Module 2: The High-Risk Game of Direct Intervention
With a two-front war, the Owenses had to develop a two-pronged strategy. It involved direct, high-risk intervention against poachers. It also involved building trust with the communities that harbored them.
First, they had to disrupt the poaching operations. But the official game scouts were a major roadblock. The scouts were underpaid, underequipped, and often corrupt. Some were even collaborating with the poachers they were supposed to be catching. So, the Owenses took matters into their own hands. In a broken system, you must create your own tools for enforcement. Mark began using his small plane for psychological warfare. He would fly low over poacher camps at dusk, spotting their fires. He buzzed them, skimmed his wheels over their heads, and even used the propeller to chop grass over their hiding spots.

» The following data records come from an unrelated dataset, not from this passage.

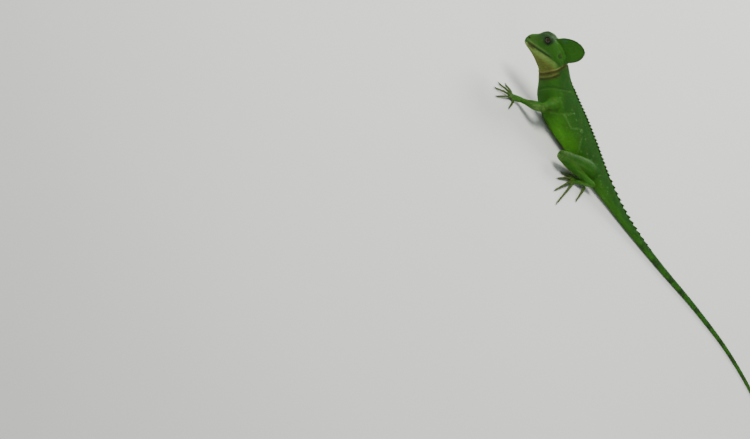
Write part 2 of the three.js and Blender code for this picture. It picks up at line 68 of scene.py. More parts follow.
# place, top x, top z, bottom x, bottom z, sway of the bottom, half width, widest level, ridge
TRUNK = [
    [VENT_X, -12, 21.2, -12, -0.4, 0, 9.8, 0.46, 1.2],
    [2, 2, 24.8, 2, -0.4, 0, 11.8, 0.44, 1.2],
    [20, 20, 30.4, 20, -0.4, 0, 13.6, 0.42, 1.25],
    [39, 38, 36.2, 40, -0.4, 0, 16.2, 0.4, 1.3],
    [61, 58, 42, 64, -0.4, 0, 17.6, 0.4, 1.35],
    [82, 76, 46.6, 88, 0, 0, 17.4, 0.42, 1.35],
    [99, 91, 50, 107, 4.6, 0, 16.4, 0.44, 1.3],
    [113, 103, 53.2, 122.5, 12.6, 0.4, 14.2, 0.48, 1.2],
    [123.5, 113.5, 57.2, 132.5, 23.4, 1.8, 12.4, 0.5, 1.1],
    [133, 124.5, 63, 140, 31, 4, 11.6, 0.5, 1],
    [142, 135.5, 69, 147, 37.6, 6.2, 11, 0.5, 1],
]
# distance behind the vent, height, half width
TAIL = [
    [0, 21.6, 9.8],
    [20, 16.8, 7.5],
    [44, 12.8, 5.7],
    [66, 10.6, 4.7],
    [100, 8.6, 3.9],
    [170, 6.4, 3],
    [290, 4.2, 2.05],
    [400, 2.7, 1.3],
    [TAIL_LENGTH, 1.3, 0.62],
]
TAIL_SINK = 0.35
TAIL_POINTS = [
    [VENT_X, 0], [-60, -1.5], [-120, -9], [-185, -21], [-250, -24], [-315, -8], [-368, 26], [-412, 72],
    [-432, 106],
]
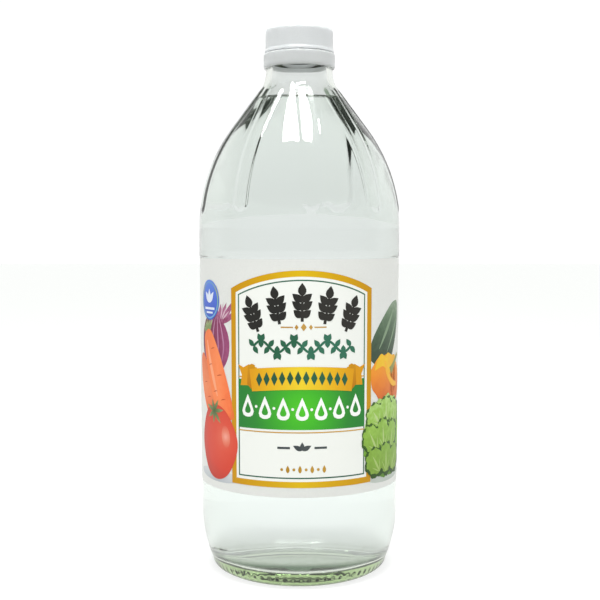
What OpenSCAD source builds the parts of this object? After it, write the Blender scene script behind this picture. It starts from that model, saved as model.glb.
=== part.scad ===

It gets crazier. He rigged the plane to drop "cherry bombs." These were harmless firecrackers, but to the poachers on the ground, it sounded like they were being bombed. This aerial harassment was incredibly dangerous. Poachers shot at his plane with AK-47s. But it worked. It made poaching difficult and terrifying. It disrupted their supply lines, as local men became too scared to work as carriers.
But flip the coin. While Mark was waging war from the air, Delia was waging peace on the ground. She knew that enforcement alone would fail. Sustainable change happens when you empower the community, especially the women. She went into the villages, places where no one had dared go. In one tense meeting, a woman stood up and said something profound. She explained that the women often push the men to poach. They need meat for the pot and money for school fees. The men were the trigger pullers, but the women managed the household economy.
Delia listened. She responded by creating a sewing club for the women. She helped them establish a grinding mill and a farmers' market. These projects gave women their own source of income. It gave them economic power. It gave them a stake in the project's success. This approach, combining direct action with deep community engagement, began to slowly turn the tide.